- Problem to work on -
Reproduce only the lines of the material below that start at the line containing "cad_parts[node].hide_render = cad_parts[node].hide_viewport" and stop at the line containing "point = shown.matrix_world". Keep both end lines.

- Data section -
────
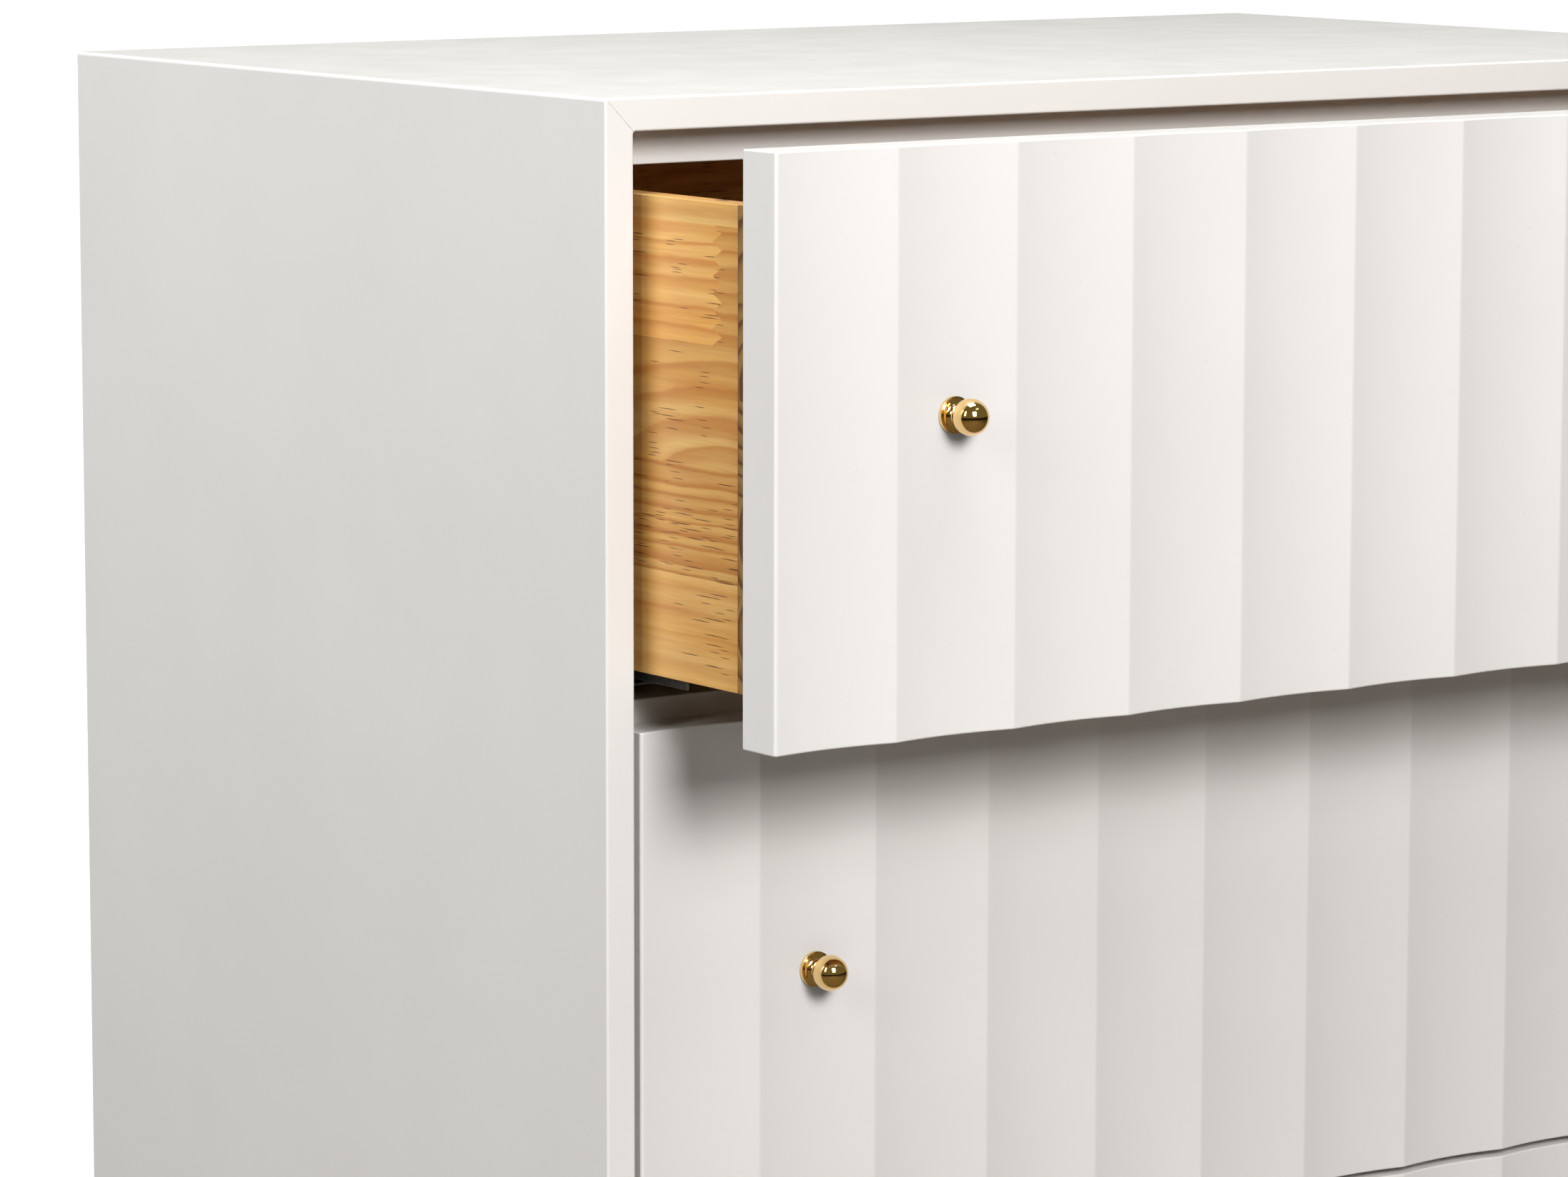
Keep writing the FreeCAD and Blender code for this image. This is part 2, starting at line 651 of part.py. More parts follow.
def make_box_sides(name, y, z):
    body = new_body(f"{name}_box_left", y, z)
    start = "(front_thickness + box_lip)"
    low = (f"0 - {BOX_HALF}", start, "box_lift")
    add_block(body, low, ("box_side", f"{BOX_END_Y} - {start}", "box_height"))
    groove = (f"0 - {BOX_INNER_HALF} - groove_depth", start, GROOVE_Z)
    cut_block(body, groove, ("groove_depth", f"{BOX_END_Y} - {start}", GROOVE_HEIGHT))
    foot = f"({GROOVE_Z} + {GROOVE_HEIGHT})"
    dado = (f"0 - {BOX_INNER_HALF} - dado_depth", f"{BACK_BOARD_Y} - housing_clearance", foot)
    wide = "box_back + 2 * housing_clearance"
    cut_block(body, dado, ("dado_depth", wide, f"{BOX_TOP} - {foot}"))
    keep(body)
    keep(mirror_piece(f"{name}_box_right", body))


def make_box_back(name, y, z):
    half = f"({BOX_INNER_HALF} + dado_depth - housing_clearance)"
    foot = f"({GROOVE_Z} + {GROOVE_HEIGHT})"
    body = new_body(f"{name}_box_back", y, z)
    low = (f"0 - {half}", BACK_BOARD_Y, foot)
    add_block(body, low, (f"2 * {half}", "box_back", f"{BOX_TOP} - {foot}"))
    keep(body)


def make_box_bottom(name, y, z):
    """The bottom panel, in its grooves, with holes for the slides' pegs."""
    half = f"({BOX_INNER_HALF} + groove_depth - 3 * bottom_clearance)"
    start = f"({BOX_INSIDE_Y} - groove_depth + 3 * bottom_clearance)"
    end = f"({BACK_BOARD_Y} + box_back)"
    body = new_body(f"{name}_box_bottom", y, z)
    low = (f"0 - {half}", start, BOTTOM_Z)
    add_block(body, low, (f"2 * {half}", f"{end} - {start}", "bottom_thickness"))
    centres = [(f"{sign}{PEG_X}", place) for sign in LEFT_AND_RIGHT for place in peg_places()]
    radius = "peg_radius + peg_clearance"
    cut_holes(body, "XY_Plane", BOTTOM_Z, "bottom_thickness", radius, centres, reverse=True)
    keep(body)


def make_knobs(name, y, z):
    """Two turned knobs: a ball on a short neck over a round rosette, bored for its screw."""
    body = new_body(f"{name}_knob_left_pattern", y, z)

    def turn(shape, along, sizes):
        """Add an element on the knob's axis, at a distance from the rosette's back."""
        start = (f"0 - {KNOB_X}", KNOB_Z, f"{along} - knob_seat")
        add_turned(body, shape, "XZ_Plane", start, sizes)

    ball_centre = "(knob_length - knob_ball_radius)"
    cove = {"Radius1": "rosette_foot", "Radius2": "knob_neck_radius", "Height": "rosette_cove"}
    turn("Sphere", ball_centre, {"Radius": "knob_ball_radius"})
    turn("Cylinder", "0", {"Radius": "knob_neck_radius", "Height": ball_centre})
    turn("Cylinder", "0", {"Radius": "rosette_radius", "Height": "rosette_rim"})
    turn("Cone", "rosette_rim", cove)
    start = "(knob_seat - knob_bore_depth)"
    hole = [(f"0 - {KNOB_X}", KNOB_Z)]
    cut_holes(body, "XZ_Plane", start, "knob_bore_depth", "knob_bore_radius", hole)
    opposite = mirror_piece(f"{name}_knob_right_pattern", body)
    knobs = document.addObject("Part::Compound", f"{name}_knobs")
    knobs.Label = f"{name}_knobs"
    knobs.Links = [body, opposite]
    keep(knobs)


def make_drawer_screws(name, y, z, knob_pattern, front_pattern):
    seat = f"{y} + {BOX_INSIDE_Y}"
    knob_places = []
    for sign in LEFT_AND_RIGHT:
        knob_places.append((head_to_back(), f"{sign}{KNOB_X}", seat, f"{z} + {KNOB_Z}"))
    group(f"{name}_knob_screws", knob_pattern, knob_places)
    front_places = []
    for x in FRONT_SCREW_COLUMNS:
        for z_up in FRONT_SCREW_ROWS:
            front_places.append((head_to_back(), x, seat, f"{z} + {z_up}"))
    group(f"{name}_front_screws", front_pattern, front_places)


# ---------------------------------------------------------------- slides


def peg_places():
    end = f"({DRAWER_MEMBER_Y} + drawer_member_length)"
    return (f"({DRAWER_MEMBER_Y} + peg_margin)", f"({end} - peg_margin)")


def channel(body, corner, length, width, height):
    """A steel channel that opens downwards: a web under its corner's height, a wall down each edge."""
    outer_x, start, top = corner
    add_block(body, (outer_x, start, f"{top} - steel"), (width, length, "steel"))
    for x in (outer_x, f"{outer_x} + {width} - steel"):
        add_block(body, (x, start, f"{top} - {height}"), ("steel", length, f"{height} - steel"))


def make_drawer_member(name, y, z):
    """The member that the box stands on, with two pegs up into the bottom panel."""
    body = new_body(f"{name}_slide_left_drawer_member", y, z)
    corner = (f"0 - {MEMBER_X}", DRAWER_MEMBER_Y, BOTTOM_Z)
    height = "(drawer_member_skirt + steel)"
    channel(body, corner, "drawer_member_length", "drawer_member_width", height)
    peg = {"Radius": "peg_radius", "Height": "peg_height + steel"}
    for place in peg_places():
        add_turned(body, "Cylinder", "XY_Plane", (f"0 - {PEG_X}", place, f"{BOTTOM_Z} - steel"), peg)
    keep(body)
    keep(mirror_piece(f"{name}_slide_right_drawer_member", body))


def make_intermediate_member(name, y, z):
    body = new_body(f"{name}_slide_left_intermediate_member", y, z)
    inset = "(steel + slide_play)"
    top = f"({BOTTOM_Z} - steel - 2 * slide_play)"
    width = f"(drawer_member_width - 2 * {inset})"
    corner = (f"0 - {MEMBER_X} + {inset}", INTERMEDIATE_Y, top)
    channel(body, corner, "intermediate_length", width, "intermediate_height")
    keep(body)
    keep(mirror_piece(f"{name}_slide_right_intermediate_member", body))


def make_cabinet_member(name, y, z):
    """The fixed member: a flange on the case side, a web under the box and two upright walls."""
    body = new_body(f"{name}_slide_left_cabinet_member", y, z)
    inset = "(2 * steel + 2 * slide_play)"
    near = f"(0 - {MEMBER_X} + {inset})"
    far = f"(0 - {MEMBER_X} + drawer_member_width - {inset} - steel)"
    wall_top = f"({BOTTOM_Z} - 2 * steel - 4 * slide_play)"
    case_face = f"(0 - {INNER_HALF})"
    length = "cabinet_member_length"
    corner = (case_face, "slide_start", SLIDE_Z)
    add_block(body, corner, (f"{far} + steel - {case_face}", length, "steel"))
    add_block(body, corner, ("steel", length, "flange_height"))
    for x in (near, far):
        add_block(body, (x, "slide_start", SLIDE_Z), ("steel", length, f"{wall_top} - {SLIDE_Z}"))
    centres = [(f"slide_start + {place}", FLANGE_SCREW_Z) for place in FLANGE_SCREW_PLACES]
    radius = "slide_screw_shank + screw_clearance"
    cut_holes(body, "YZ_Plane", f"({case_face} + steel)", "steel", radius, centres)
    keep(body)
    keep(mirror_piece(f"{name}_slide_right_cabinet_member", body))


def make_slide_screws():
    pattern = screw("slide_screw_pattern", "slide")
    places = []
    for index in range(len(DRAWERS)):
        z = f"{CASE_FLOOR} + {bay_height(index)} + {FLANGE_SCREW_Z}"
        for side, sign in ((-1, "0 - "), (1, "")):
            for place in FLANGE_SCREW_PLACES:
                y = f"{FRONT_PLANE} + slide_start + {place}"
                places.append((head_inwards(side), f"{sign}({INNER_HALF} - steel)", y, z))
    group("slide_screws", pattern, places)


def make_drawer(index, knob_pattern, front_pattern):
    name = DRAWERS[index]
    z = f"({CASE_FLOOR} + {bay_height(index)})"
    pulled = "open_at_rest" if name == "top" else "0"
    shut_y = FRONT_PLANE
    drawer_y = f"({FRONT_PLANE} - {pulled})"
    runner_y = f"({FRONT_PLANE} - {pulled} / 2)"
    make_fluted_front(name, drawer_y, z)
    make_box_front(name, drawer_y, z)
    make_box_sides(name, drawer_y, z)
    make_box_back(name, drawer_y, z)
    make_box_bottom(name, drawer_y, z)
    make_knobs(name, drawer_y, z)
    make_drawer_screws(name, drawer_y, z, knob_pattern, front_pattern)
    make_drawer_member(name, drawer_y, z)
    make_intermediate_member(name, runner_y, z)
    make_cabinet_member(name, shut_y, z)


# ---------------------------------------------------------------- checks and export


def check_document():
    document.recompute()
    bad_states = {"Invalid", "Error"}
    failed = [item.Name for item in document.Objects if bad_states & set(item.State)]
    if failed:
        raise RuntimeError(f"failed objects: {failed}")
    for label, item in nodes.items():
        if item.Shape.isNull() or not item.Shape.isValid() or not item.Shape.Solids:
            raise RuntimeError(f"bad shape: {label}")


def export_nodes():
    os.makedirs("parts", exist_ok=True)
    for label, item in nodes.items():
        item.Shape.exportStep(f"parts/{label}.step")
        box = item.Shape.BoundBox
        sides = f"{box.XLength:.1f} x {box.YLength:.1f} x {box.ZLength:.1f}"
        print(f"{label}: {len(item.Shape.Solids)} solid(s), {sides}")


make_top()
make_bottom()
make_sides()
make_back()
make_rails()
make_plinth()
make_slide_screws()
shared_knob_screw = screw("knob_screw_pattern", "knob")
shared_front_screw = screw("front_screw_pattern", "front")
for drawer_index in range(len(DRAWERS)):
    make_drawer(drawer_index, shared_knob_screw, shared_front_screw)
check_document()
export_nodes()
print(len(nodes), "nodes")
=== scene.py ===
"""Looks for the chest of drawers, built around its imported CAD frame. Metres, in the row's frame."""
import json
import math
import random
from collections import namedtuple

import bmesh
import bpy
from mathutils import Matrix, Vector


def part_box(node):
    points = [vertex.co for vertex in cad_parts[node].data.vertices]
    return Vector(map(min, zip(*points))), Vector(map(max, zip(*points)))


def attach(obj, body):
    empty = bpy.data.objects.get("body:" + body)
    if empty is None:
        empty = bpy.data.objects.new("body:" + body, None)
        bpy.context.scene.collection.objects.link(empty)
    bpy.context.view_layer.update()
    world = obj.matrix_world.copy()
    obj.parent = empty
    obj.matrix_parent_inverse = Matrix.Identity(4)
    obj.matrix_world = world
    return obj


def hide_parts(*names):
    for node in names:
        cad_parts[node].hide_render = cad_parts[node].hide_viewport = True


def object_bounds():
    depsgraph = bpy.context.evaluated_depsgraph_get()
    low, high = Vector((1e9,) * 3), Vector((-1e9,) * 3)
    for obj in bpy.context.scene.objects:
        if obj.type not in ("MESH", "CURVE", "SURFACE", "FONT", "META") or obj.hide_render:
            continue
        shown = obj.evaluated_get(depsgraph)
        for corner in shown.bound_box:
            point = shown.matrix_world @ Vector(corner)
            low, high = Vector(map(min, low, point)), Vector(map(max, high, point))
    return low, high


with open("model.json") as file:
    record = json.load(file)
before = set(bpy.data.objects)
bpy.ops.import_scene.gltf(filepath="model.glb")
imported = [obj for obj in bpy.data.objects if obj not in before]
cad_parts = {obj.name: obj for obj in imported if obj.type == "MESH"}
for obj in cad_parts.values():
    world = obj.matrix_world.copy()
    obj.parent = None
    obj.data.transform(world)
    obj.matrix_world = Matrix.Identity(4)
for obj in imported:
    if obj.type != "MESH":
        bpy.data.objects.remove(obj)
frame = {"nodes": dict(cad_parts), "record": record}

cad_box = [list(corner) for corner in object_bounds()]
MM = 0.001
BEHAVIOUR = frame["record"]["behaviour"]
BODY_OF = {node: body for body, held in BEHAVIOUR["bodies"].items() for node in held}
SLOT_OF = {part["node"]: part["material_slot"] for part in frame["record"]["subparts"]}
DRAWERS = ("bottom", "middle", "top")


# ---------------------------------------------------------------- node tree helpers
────
- Written response -
        cad_parts[node].hide_render = cad_parts[node].hide_viewport = True


def object_bounds():
    depsgraph = bpy.context.evaluated_depsgraph_get()
    low, high = Vector((1e9,) * 3), Vector((-1e9,) * 3)
    for obj in bpy.context.scene.objects:
        if obj.type not in ("MESH", "CURVE", "SURFACE", "FONT", "META") or obj.hide_render:
            continue
        shown = obj.evaluated_get(depsgraph)
        for corner in shown.bound_box:
            point = shown.matrix_world @ Vector(corner)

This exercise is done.